En 2008, la séance de penalty face à Arsenal fut un déchirement. Quand ton idole voit son rêve s'envoler et quitte le terrain en pleurs, sous les acclamations des commentateurs partiaux de Canal+, difficile de rester calme. Je me rappelle être parti ce soir là courir sous la pluie en pleine nuit pour évacuer ma frustration. A nouveau, mon idole était blessée, et à nouveau, je ne pouvais rien y faire.

Ce sont justement ces situations qui renforcent l'amour pour un club. C'est dans la douleur qu'il y a le plus besoin d'être supporter. Il est toujours facile de s'afficher aux couleurs du gagnant après coup, mais les émotions sont démultipliées par la durée, et la véritable affection que l'on porte au club de son coeur.

Depuis, Totti a refusé l'argent de Los Angeles pour rester à Rome, prouvant à nouveau si besoin est qu'il nous aime au moins autant que nous l'aimons.
Il défraie toujours la chronique avec ses T-shirts et ses déclarations. Chaque jour un peu plus, il multiplie les raisons de l'apprécier.

Plus récemment, notre relation a évolué. Je suis allé à Rome, sur ses terres, pour comprendre à quel point nous étions nombreux à avoir cette relation avec Totti. En sortant de l'avion, il est sur la première publicité que l'on croise.
Tous les étals des marchands vendent sa figurine, au coté du Pape et du traditionnel gladiateur. Tous les magasins de sport mettent en avant son maillot floqué. Il est partout, tout le temps. Il règne sur Rome, chaque rue ou presque possédant quelque chose nous rappelant sa présence. On sent l'amour que la ville lui porte, et on comprend pourquoi il lui a été impossible de s'en aller.

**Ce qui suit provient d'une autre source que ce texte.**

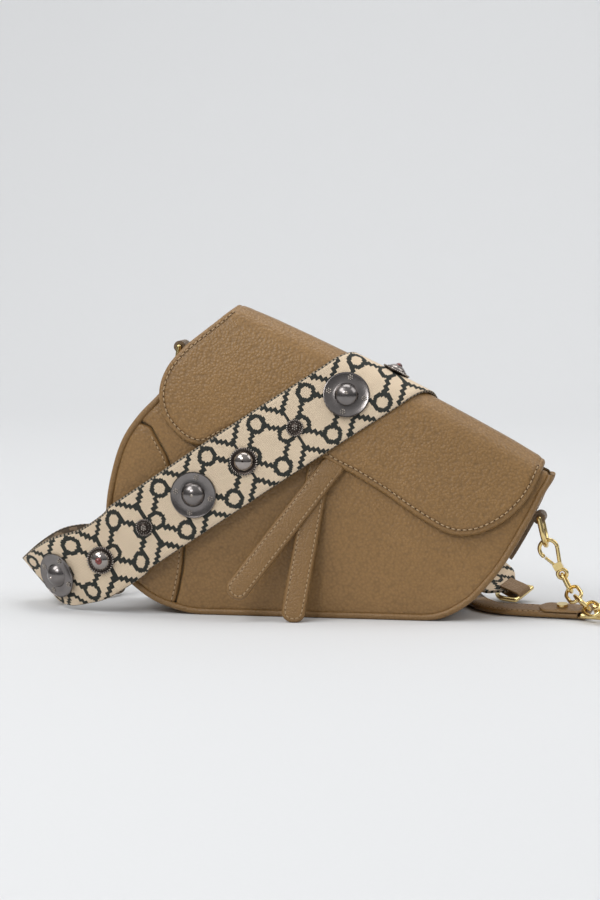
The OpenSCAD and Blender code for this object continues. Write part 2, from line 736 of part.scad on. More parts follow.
module left_strap_ring() {
    color(gold) left_end_place() translate(loop_bar)
        rotate([0, left_strap_ring_turn, 0]) d_ring();
}

// Left end of the chain strap: a short chain and a second snap hook, unclipped on the floor.
// The Y axis of each ring becomes the bar that the leather loop holds.
left_link_leans = [45, -45, 45, -15];
left_link_step = link_span - 2 * link_r - link_clear / 2;
left_chain_start = -243;
left_chain_y = 151;
left_hook_pitch = 9.5;
function left_link_z(i) = slack + link_r + (link_w / 2 - link_r) * cos(left_link_leans[i]);
module left_link(i) {
    translate([right_eye[0] + left_chain_start - i * left_link_step, left_chain_y, left_link_z(i)])
        rotate([0, -90, 0]) rotate([0, 0, left_link_leans[i]]) chain_link(link_span, link_w, link_r);
}
left_link_last = len(left_link_leans) - 1;
left_hook_x = right_eye[0] + left_chain_start - left_link_last * left_link_step - link_span;
module left_chain() {
    color(gold) for (i = [0 : left_link_last]) left_link(i);
}
module left_hook_place() {
    translate([left_hook_x, left_chain_y, left_link_z(left_link_last)])
        rotate([0, -90 - left_hook_pitch, 0]) rotate([0, 0, left_link_leans[left_link_last] - 90])
            children();
}
module left_hook() { color(gold) left_hook_place() hook_body(); }
module left_hook_gate() { color(gold) left_hook_place() hook_gate(); }

// Woven strap. It is laid out flat, with a along it and w across it, and wrapped over the flap.
web_s0_share = 0.388;
web_cross_angle = 60.1;
web_clear = 0.4;
web_rows = 6;
web_pitch = 10;
web_roll_end = 40;
web_front_end = 190;
web_back_end = 84;
web_back_top_u = 17;
web_lift = flap_gap + flap_t + web_clear;
web_seat = flap_shift + web_clear;
web_seat_from = -22;
web_seat_to = -50;
// How far the strap lies outside the profile: over the flap, and closer below its rear edge.
function lift_at(v) = v > web_seat_from ? web_lift : v < web_seat_to ? web_seat
    : web_seat + (web_lift - web_seat) * (v - web_seat_to) / (web_seat_from - web_seat_to);
roll_sweep = 90 - arc_angle;
function arc_of(r, degrees) = r * degrees * PI / 180;
function degrees_of(r, length) = length / r * 180 / PI;
// Point and normal of the profile moved outwards by g, at length v down the front from the crown.
function wrap_front(v, g) = let (roll = arc_of(top_r + g, roll_sweep),
    arc = arc_of(arc_r + g, arc_angle))
    v <= roll ? let (f = degrees_of(top_r + g, v))
        [-(top_r + g) * sin(f), top_r - (top_r + g) * cos(f), -sin(f), -cos(f)]
    : v <= roll + arc ? let (f = 180 - arc_angle + degrees_of(arc_r + g, v - roll))
        [arc_r - half_d + (arc_r + g) * cos(f), arc_u - (arc_r + g) * sin(f), cos(f), -sin(f)]
    : [-half_d - g, arc_u + v - roll - arc, -1, 0];
function wrap(v, g) = let (p = wrap_front(abs(v), g))
    v < 0 ? [-p[0], p[1], -p[2], p[3]] : p;
function web_point(a, w, h) = let (
    s = web_s0_share * body_w - a * cos(web_cross_angle) + w * sin(web_cross_angle),
    v = a * sin(web_cross_angle) + w * cos(web_cross_angle),
    p = wrap(v, lift_at(v)))
    on_top(s, p[0] + h * p[2] - flap_shift, p[1] + h * p[3]);
function web_ws(across) = [for (i = [0 : web_rows]) (i / web_rows - 0.5) * across];
function web_ring(a) = concat(
    [for (w = web_ws(web_w)) web_point(a, w, web_t)],
    [for (w = web_ws(-web_w)) web_point(a, w, 0)]);

// Where the strap leaves the bag, each place is its upper edge, its lower edge.
tail = [[[-120.4, -37, 60.5], [-95.4, -37, 23.1]], [[-134.5, -36, 51.1], [-116, -36, 9.8]],
    [[-153, -32, 45], [-131, -32, 5]], [[-170, -16, 35.5], [-143, -28, 3]],
    [[-182, 4, 27.5], [-153, -18, 5]], [[-173, 14, 36.5], [-151, -3, 4]],
    [[-162, 21, 43.5], [-145, 8, 3]], [[-150, 24, 46.3], [-138, 17, 1.8]],
    [[-137, 28, 46.5], [-130, 25, 1.6]], [[-128, 40, 46.5], [-127, 40, 1.6]]];
back_fold = [[[36.5, 31.4, 52], [81.5, 29, 54]], [[36.5, 34.5, 30], [81.5, 34.6, 53]],
    [[36.5, 36.5, 8], [81.5, 37, 51]], [[39, 39, 2.4], [82.5, 40.5, 47]],
    [[48, 42, 1.8], [84.5, 45, 45.5]], [[62, 43, 2.8], [90, 48.5, 44]],
    [[78, 43, 4.8], [98, 55, 42]], [[90, 42, 7.2], [106, 64, 30]], [[100, 40, 8], [117, 71, 19]]];
function edge_mid(e) = (e[0] + e[1]) / 2;
function edge_normal(list, i) = let (n = len(list),
    t = edge_mid(list[min(i + 1, n - 1)]) - edge_mid(list[max(i - 1, 0)]),
    across = list[i][1] - list[i][0]) unit(cross(across, t));
function edge_ring(e, n) = concat(
    [for (i = [0 : web_rows]) e[0] + (e[1] - e[0]) * i / web_rows + n * web_t / 2],
    [for (i = [0 : web_rows]) e[1] + (e[0] - e[1]) * i / web_rows - n * web_t / 2]);
tail_n = [for (i = [0 : len(tail) - 1]) -edge_normal(tail, i)];
fold_n = [for (i = [0 : len(back_fold) - 1]) edge_normal(back_fold, i)];
front_run_start = -60;
// What lies behind the bag and at least u below its top edge, on the strap's side of the bag.
module behind_top(u) {
    translate([top_left[0], 0, top_left[1]]) rotate([0, top_slope, 0])
        translate([behind_from, 0, -2 * body_h]) cube([span_s, 3 * body_d, 2 * body_h - u]);
}
behind_from = 40;
module woven_strap_front() {
    color(cream) difference() {
        skin(concat(
            [for (a = [front_run_start : web_pitch / 2 : web_roll_end - web_pitch / 2]) web_ring(a)],
            [for (a = [web_roll_end : web_pitch : web_front_end - web_pitch]) web_ring(a)],
            [for (i = [0 : len(tail) - 1]) edge_ring(tail[i], tail_n[i])]));
        behind_top(hinge_u);
    }
}
module woven_strap_back() {
    color(cream) intersection() {
        skin(concat(
            [for (i = [len(back_fold) - 1 : -1 : 0]) edge_ring(back_fold[i], fold_n[i])],
            [for (a = [-web_back_end : web_pitch : 0]) web_ring(a)]));
        behind_top(web_back_top_u);
    }
}

// A place on the strap: its point, the strap's direction and the way out of its face.
module place_on(p, heading, n) {
    x = unit(heading - (heading * n) * n);
    y = cross(n, x);
    multmatrix([[x[0], y[0], n[0], p[0]], [x[1], y[1], n[1], p[1]], [x[2], y[2], n[2], p[2]],
        [0, 0, 0, 1]]) children();
}
function between(list, f) = let (i = floor(f)) list[i] + (list[i + 1] - list[i]) * (f - i);
// Puts its children on a list of the strap's edges, f places along it.
module on_edges(edges, normals, f, lift) {
    n = unit(between(normals, f));
    i = floor(f);
    place_on(between([for (e = edges) edge_mid(e)], f) + n * (web_t / 2 + lift),
        edge_mid(edges[i + 1]) - edge_mid(edges[i]), n) children();
}
module stud_place(k) {
    a = web_first_stud + k * stud_pitch;
    if (a > web_front_end)
        on_edges(tail, tail_n, (a - tail_from) / tail_pitch, tail_stud_lift) children();
    else if (a < -web_back_end)
        on_edges(back_fold, fold_n, (-a - fold_from) / fold_pitch, fold_stud_lift) children();
    else {
        p = web_point(a, 0, web_t + (a < back_stud_from ? back_stud_lift : 0));
        n = unit(web_point(a, 0, 2 * web_t) - web_point(a, 0, web_t));
        place_on(p, web_point(a + 1, 0, web_t) - web_point(a, 0, web_t), n) children();
    }
}
web_first_stud = 33.4;
back_stud_from = -30;
back_stud_lift = 0.5;
tail_from = 199.4;
tail_pitch = 20.5;
tail_stud_lift = 1.5;
fold_from = 97.4;
fold_pitch = 11.9;
fold_stud_lift = 0.9;
stud_fn = 72;
disc_t = 1.2;
rim_t = 1.68;
dome_steps = 6;
// Points of a dome's side from its foot to its top: r wide at its foot, h high, with its foot at z.
function dome_side(r, h, z) = let (ball = (r * r + h * h) / (2 * h), from = asin(r / ball))
    [for (k = [0 : dome_steps]) let (a = from * (1 - k / dome_steps))
        [ball * sin(a), z + h - ball + ball * cos(a)]];
module ring_of(n, r) {
    for (i = [0 : n - 1]) rotate([0, 0, (i + 0.5) * 360 / n]) translate([r, 0, 0]) children();
}
large_mark_count = 4;
large_rim_share = 0.92;
large_dome_share = [0.52, 0.32];
large_mark_share = [0.73, 0.12];
module large_stud() {
    r = large_stud_r;
    rotate_extrude($fn = stud_fn) polygon(concat([[0, 0], [r, 0], [r, rim_t],
        [r * large_rim_share, disc_t]], dome_side(r * large_dome_share[0], r * large_dome_share[1],
        disc_t)));
    ring_of(large_mark_count, r * large_mark_share[0]) translate([0, 0, disc_t / 2])
        cylinder(h = disc_t, r = r * large_mark_share[1], $fn = stud_fn);
}
middle_rim_shares = [0.94, 0.9, 0.8];
middle_rim_t = 2.4;
middle_dome_share = [0.66, 0.44];
module middle_stud() {
    r = middle_stud_r;
    rotate_extrude($fn = stud_fn) polygon(concat([[0, 0], [r * middle_rim_shares[0], 0],
        [r, disc_t], [r * middle_rim_shares[1], middle_rim_t], [r * middle_rim_shares[2], disc_t]],
        dome_side(r * middle_dome_share[0], r * middle_dome_share[1], disc_t)));
}
small_bead_count = 8;
small_dome_share = [0.5, 0.36];
small_bead_share = [0.78, 0.15];
module small_stud() {
    r = small_stud_r;
    rotate_extrude($fn = stud_fn) polygon(concat([[0, 0], [r, 0], [r, disc_t]],
        dome_side(r * small_dome_share[0], r * small_dome_share[1], disc_t)));
    ring_of(small_bead_count, r * small_bead_share[0]) translate([0, 0, disc_t / 2])
        cylinder(h = disc_t, r = r * small_bead_share[1], $fn = stud_fn);
}
module strap_studs_large() { color(gunmetal) for (k = [0, 3, 6]) stud_place(k) large_stud(); }
module strap_studs_middle() { color(gunmetal) for (k = [-1, 2, 5]) stud_place(k) middle_stud(); }
module strap_studs_small() { color(gunmetal) for (k = [1, 4]) stud_place(k) small_stud(); }
module strap_studs_back() {
    color(gunmetal) {
        stud_place(-2) small_stud();
        stud_place(-3) large_stud();
        stud_place(-4) middle_stud();
    }
}

// Leather end of the woven strap with the ring that it holds. Local X runs out of the strap.
end_tab_len = 20;
end_tab_t = 3.2;
end_tab_shoulder_share = 0.55;
end_tab_edge = 1.5;
module end_tab() {
    half = web_w / 2 - end_tab_edge;
    loop = ring_tab_w / 2;
    difference() {
        union() {
            translate([0, 0, -end_tab_t / 2]) linear_extrude(height = end_tab_t)
                polygon([[2 * slack, -half], [end_tab_len * end_tab_shoulder_share, -loop],
                    [end_tab_len, -loop], [end_tab_len, loop],
                    [end_tab_len * end_tab_shoulder_share, loop], [2 * slack, half]]);
            translate([end_tab_len, 0, 0]) rotate([90, 0, 0])
                cylinder(h = ring_tab_w, r = ring_loop_r + end_tab_t / 2, center = true,
                    $fn = round_fn);
        }
        translate([end_tab_len, 0, 0]) rotate([90, 0, 0])
            cylinder(h = ring_tab_w + overrun, r = ring_loop_r, center = true, $fn = round_fn);
    }
}
front_ring_turn = -90;
back_ring_turn = 70;
back_tab_hint = [0.8, -0.5, -0.42];
back_end_edge = back_fold[len(back_fold) - 1][1] - back_fold[len(back_fold) - 1][0];
back_tab_dir = unit(back_tab_hint
    - (back_tab_hint * back_end_edge) / (back_end_edge * back_end_edge) * back_end_edge);
module front_end_place() {
    place_on(edge_mid(tail[len(tail) - 1]), [0, 1, 0], [-1, 0, 0]) children();
}
module back_end_place() {
    last = back_fold[len(back_fold) - 1];
    n = unit(cross(back_end_edge, back_tab_dir));
    place_on(edge_mid(last) + web_t * back_tab_dir, back_tab_dir, -n) children();
}
module front_end_tab() { color(leather) front_end_place() end_tab(); }
module back_end_tab() { color(leather) back_end_place() end_tab(); }
module front_end_ring() {
    color(gold) front_end_place() translate([end_tab_len, 0, 0]) rotate([0, front_ring_turn, 0])
        d_ring();
}
module back_end_ring() {
    color(gold) back_end_place() translate([end_tab_len, 0, 0]) rotate([0, back_ring_turn, 0])
        d_ring();
}

front_panel();
front_side_panel();
back_panel();
gusset();
front_edge_roll();
back_edge_roll();
lining();
base_board();
inner_pocket();
magnet_socket();
flap_outer();
flap_lining();
magnet_plug();
tab_anchor();
left_hanging_tab();
right_hanging_tab();
right_ring_tab();
left_ring_tab();
right_d_ring();
left_d_ring();
right_hook();
right_hook_gate();
hook_link();
chain_link_1();
chain_link_2();
chain_link_3();
chain_link_4();
chain_link_5();
chain_link_6();
chain_link_7();
right_strap_ring();
right_strap_end();
right_end_stud();
shoulder_strap();
left_strap_end();
left_end_stud();
left_strap_ring();
left_chain();
left_hook();
left_hook_gate();
woven_strap_front();
woven_strap_back();
strap_studs_large();
strap_studs_middle();
strap_studs_small();
strap_studs_back();
front_end_tab();
front_end_ring();
back_end_tab();
back_end_ring();
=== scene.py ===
"""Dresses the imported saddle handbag: leather skins, woven strap, ornaments, stitching and metal.

Lengths in the tables are millimetres and the finished meshes are metres, in the CAD frame."""

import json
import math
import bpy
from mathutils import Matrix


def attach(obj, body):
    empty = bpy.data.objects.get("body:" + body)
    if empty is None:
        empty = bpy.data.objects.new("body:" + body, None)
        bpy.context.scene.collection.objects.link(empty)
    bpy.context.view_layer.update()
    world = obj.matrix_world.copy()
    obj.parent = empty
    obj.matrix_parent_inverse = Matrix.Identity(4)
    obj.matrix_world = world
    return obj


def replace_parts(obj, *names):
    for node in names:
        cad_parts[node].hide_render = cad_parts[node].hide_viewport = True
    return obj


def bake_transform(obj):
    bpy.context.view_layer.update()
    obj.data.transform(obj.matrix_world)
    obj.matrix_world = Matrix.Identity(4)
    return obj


bl_info = {
    "name": "Saddle handbag looks",
    "version": (1, 0, 0),
    "blender": (4, 5, 0),
    "location": "3D View > Sidebar > Handbag",
    "description": "Builds the leather, woven strap, ornaments and metal of a saddle handbag",
    "category": "Add Mesh",
}

import bpy
import numpy as np
from bpy.props import FloatProperty, FloatVectorProperty, PointerProperty
from mathutils import Vector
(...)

Sur le terrain, la Roma a retrouvé un coach qui comprend notre empereur, même si leur relation a mal débutée. On retrouve le génie de notre Capitaine, même s'il court moins, va moins vite, et tire moins fort.
Maintenant, Totti encadre les plus jeunes, et chasse les records. Et je suis toujours aussi attentivement ses matchs, et ceux de la Roma. Après 15 ans ensemble, je ne vois pas pourquoi ça changerait.

Pour tout ça, et toutes les choses que j'ai surement oubliées,  Grazie, Capitano.